> [Given instruction]
Copy verbatim the material from its first line to the line that holds "wasm.setup();", including that line.

> [Supplied data]
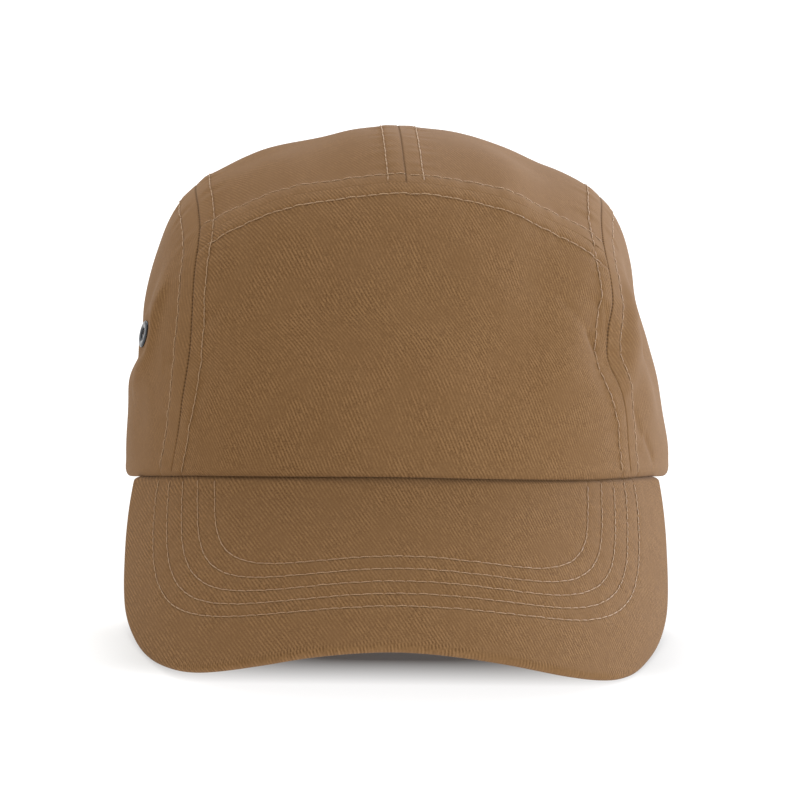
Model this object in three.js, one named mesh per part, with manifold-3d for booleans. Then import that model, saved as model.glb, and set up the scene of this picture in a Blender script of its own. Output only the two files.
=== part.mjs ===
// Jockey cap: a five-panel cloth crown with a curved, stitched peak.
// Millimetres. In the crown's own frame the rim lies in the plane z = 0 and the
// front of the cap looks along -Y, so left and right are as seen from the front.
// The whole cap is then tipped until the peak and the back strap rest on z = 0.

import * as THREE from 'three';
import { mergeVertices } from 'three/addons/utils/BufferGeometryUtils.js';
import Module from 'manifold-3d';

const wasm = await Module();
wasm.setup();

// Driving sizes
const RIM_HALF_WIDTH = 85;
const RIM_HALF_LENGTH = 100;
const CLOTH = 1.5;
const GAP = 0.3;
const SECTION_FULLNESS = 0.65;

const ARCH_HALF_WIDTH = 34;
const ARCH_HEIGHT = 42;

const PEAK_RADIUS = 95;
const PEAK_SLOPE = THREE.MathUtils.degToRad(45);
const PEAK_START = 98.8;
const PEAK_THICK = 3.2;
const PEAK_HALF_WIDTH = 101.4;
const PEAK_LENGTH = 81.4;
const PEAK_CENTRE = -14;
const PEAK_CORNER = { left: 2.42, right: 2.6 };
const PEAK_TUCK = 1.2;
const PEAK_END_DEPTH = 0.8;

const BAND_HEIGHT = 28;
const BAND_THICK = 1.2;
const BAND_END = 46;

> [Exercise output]
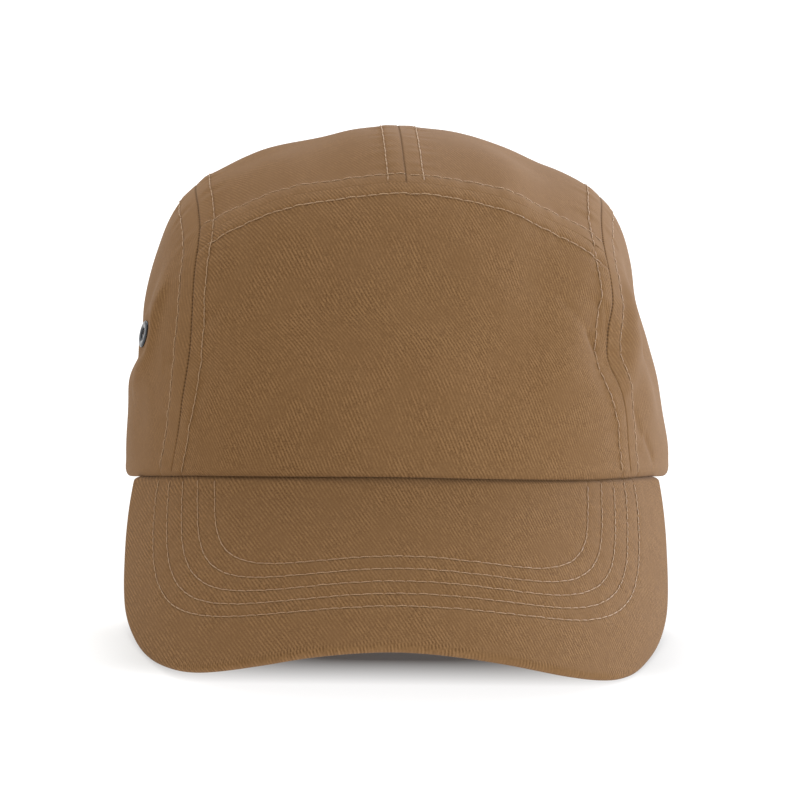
Model this object in three.js, one named mesh per part, with manifold-3d for booleans. Then import that model, saved as model.glb, and set up the scene of this picture in a Blender script of its own. Output only the two files.
=== part.mjs ===
// Jockey cap: a five-panel cloth crown with a curved, stitched peak.
// Millimetres. In the crown's own frame the rim lies in the plane z = 0 and the
// front of the cap looks along -Y, so left and right are as seen from the front.
// The whole cap is then tipped until the peak and the back strap rest on z = 0.

import * as THREE from 'three';
import { mergeVertices } from 'three/addons/utils/BufferGeometryUtils.js';
import Module from 'manifold-3d';

const wasm = await Module();
wasm.setup();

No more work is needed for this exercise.